A review by cupiscent
Midnight Never Come by Marie Brennan

4.0

From a slow and somewhat tottering start (for me), this finished strongly. The second half of the book really gets some momentum and complexity going, weaving together all the stuff that was laid on in the first half (I just really wish Ms Brennan had found a better, tighter, snappier way to deliver us that first half). I remain uncertain about aspects of the way it's laid out - the "memory" sections, in particular, are baffling in their placement, which is almost always after you've found out in prose recollection the scenes depicted - but it all came together in a very satisfying way.

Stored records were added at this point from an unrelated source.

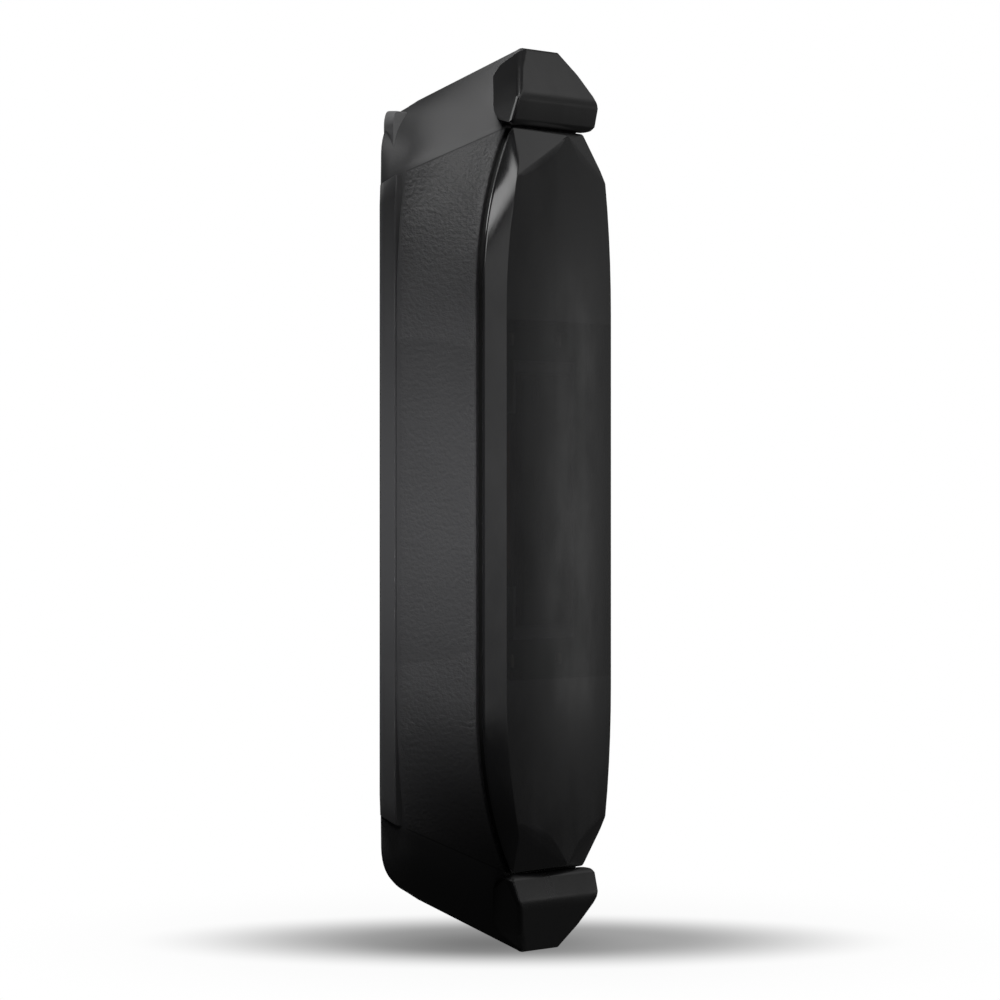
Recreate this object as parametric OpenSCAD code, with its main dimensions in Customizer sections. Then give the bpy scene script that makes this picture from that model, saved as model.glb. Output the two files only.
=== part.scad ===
// Strap-on cycling computer pod: a shallow case with an inward-facing strap hook at
// each end, a smoked front cover, a coin cell behind a quick-thread door, and a grip pad.
// Each module is drawn lying on its back: x across, y along the pod, z the depth from
// the mounting face. stand_up() then turns the depth towards -Y, so +Z runs along the pod.

/* [Pod] */
// Overall length, from hook tip to hook tip
pod_len = 53; // [52:0.5:56]
// Width over the edge rails
pod_w = 30; // [29.8:0.1:31]
// Width of the case between the rails and the front rim
case_w = 29.2; // [29:0.1:29.6]
// Depth of the case's back skin, just proud of which the pad stands
back_d = 0.15; // [0.1:0.05:0.2]
// Depth of the case's front rim
rim_d = 5.8; // [5.7:0.05:6]
// Depth of the cover's front at its side edges, just behind the fronts of the hooks
front_d = 6.9; // [6.8:0.05:7]
// Rise of the cover's crown above its side edges
crown = 0.5; // [0.3:0.05:0.6]
// Thickness of the case's side walls
wall = 1.35; // [1.2:0.05:1.5]

/* [Battery door] */
// Radius of the door's flange
door_r = 11.9; // [11.8:0.05:12]
// Rise of the door's quick thread in one turn
thread_lead = 6; // [5.5:0.1:6.5]
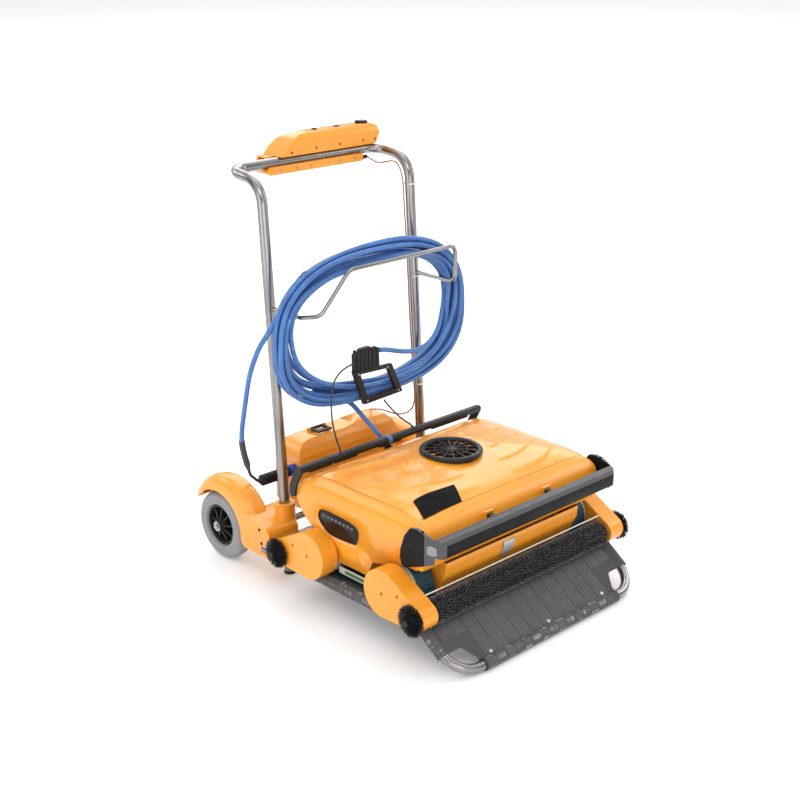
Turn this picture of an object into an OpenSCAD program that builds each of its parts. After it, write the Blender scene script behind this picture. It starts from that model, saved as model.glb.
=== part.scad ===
// Commercial pool cleaner: a tracked robot parked on its two-wheeled stainless caddy.
// X runs across the caddy, -Y is the front where the ramp meets the ground, Z is up.
// The origin is on the ground below the middle of the caddy.

/* [Caddy] */
// Distance between the centres of the two uprights
upright_gap = 548; // [500:2:560]
// Outer diameter of the upright tube
upright_d = 30; // [24:1:30]
// Height of the handlebar's centre above the ground
bar_h = 1143; // [1100:1:1200]
// Distance of the handlebar behind the origin
bar_y = 438; // [420:1:460]
// Outer diameter of the platform tube
rail_d = 27; // [22:1:27]
// Height of the side rails' centre above the ground
rail_h = 104; // [104:1:110]
// Thickness of the rubber mat
mat_t = 2; // [1.5:0.1:2.5]
// Outer diameter of a caddy wheel
wheel_d = 208; // [200:1:208]
// Width of a caddy wheel
wheel_w = 60; // [50:1:60]
// Diameter of the cable hook's rod
hook_d = 12; // [10:0.5:13]

/* [Robot] */
// Half the width of the robot's upper shell
hull_x = 345; // [340:1:345]
// Height of the middle of the shell's crown
hull_top = 415; // [405:1:415]
// Wall thickness of the shells
wall = 4; // [3:0.5:5]
// Distance from the robot's middle to each track pulley axis
pulley_reach = 147; // [140:1:150]
// Outer radius of the track belt
belt_r = 66; // [62:1:66]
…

I am not especially learned in the area of Elizabethan history, but I have read a good deal about alchemy and John Dee, and I was extremely pleased with the rendition of him and Edward Kelley in this book, and that prompts me to suspect that it's pretty well historically pieced together throughout. And the faerie court is everything beautiful and cruel and whimsical and menacing and it's pretty much damn perfect. I was even pleased with the path of the romantic storyline.

Not to mention that this basically shits all over Mark Chadbourn's The Sword of Albion, containing all the subtlety, intricacy, emotional depth and ambiguity I (loudly) lamented the lack of in that book. And if Ms Brennan's prose doesn't quite resonate with me, it's still eminently serviceable and very graceful.